Si torna a parlare di Massimo Bossetti, l’uomo che secondo tre gradi di giudizio è l’assassino la piccola Yara Gambirasio. Il motivo è dettato da uno scambio epistolare avuto con il giornalista Giovanni Terzi che tra le pagine di Libero è tonato a parlare della decisione della Procura di Bergamo di negare i nuovi esami sui reperti che l’accusa ha trovato contro di lui. Se nelle prime due lettere intercorse tra il 25 marzo ed il 2 aprile Bossetti appariva ancora speranzoso di poter finalmente dimostrare la sua innocenza, nell’ultima datata 5 giugno ogni sua speranza è crollata nuovamente dopo il “no” ricevuto. “Bisogna trovare a tutti i costi la forza nel resistere e cercare di preservare quella poca dignità che ancora mi è rimasta e non mi è stata rubata”, ha commentato Bossetti dopo l’ennesima doccia fredda. Alla domanda su quale sia la ragione che lo spinge ancora a resistere, l’ex muratore di Mapello replica nella sua mail al giornalista: “fondamentalmente per i miei cari familiari che non hanno mai smesso di credere in me, per tutte le persone che mi stanno accanto e che mi vogliono bene e soprattutto perché dimostrare la mia innocenza è diventata fonte della mia ragione di vita”. L’uomo che per la legge italiana è l’assassino di Yara Gambirasio ha proseguito: “Una persona innocente deve essere disposta a tutto, anche a morire, se dovrà essere necessario farlo… La mia colpa è quella di essere innocente e il vero problema è di essere un cittadino assalito da un terribile errore giudiziario”.



MASSIMO BOSSETTI: “IO INNOCENTE, DIO NON MI ABBANDONERÀ”

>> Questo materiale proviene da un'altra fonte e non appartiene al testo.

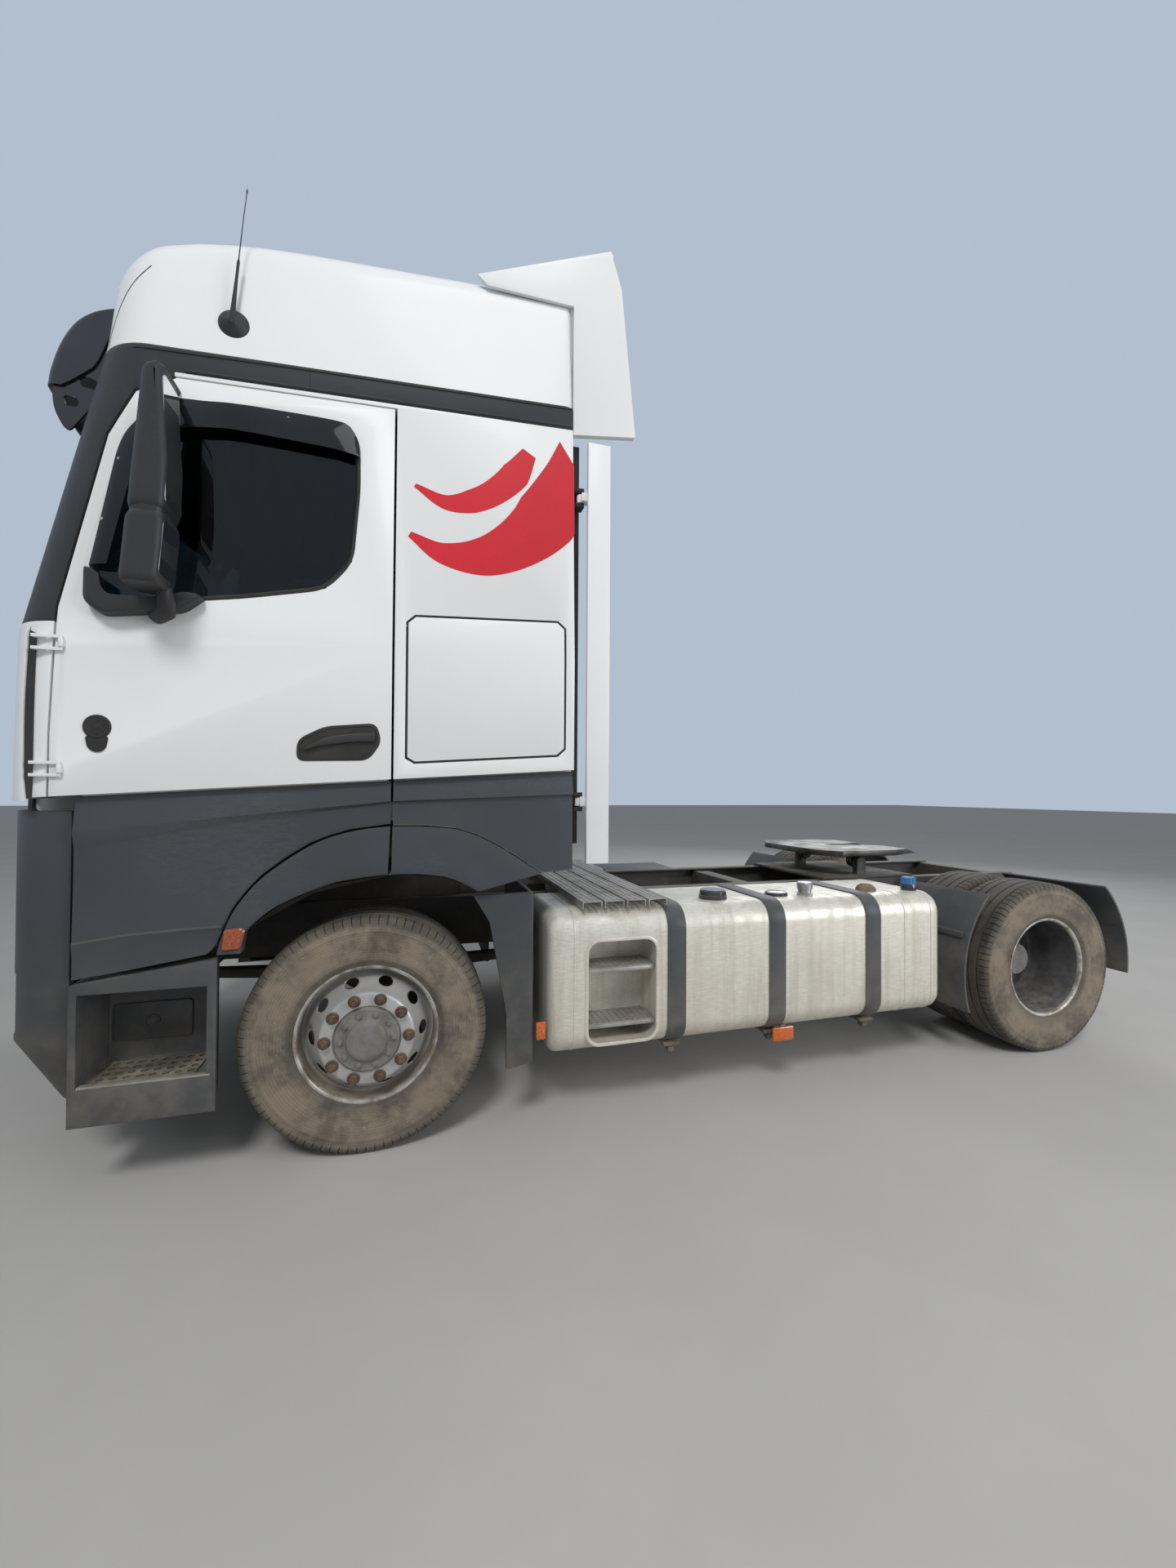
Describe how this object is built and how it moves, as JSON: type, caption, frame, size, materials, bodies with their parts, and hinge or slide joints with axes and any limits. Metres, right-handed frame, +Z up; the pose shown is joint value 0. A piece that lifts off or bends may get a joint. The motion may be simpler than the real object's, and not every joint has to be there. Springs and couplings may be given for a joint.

Nello scambio epistolare tra Massimo Bossetti e Giovanni Terzi, l’uomo condannato all’ergastolo per l’omicidio di Yara Gambirasio ha ribadito “quanto di disumano ho subito e continuo purtroppo a dover subire”. Come si sente in questo momento? Bossetti ha replicato: “Sono avvolto all’inferno; sono disperato perché mi manca tutto l’amore di chi fuori mi vuole bene e mi chiedo quando smetterò di soffrire così tanto e soprattutto quando riuscirò di smettere di vedere trasparire dagli occhi dei miei figli tanta ingiusta sofferenza. Sono certo che riuscirò a dimostrare la mia più totale estraneità, ma non so quando”. Questo lo diceva prima di conoscere la risposta negativa da parte della Corte d’Assise di Bergamo alla revisione da parte della difesa del Dna dopo che solo pochi mesi prima aveva acconsentito. Nella lettera successiva i toni sono certamente più disperati. “Nessuno può capire davvero quanto sia dura sia fisicamente che psicologicamente. Ogni ora è un giorno ed ogni giorno è una settimana e la sofferenza si abbatte giorno e notte nello status di detenuto, aggravato ancor di più da una accusa infamante quale l’omicidio di una povera bambina”.



I dubbi sulla mancata autorizzazione a procedere con la ripetizione da parte della difesa dei reperti, da lui implorata per 7 lunghi anni, hanno portato oggi a far sprofondare Bossetti nella totale disperazione: “Non so più a chi ed in che modo io mi debba rivolgere per essere ascoltato e capito… Anche se un magistrato mi avrà tolto la libertà di movimento, comunque sia, non potrà mai togliermi la libertà che sta nelle mie ragioni e convinzioni nell’essere innocente”, dice. E di fronte a ciò che lo attende da questo momento in poi, conclude: “Forse verrò abbandonato da tutti ma non da Dio, con Lui troverò sempre le forze nel lottare giorno dopo giorno a questo crudele massacro giudiziario fino al mio ultimo battito respiro di vita”.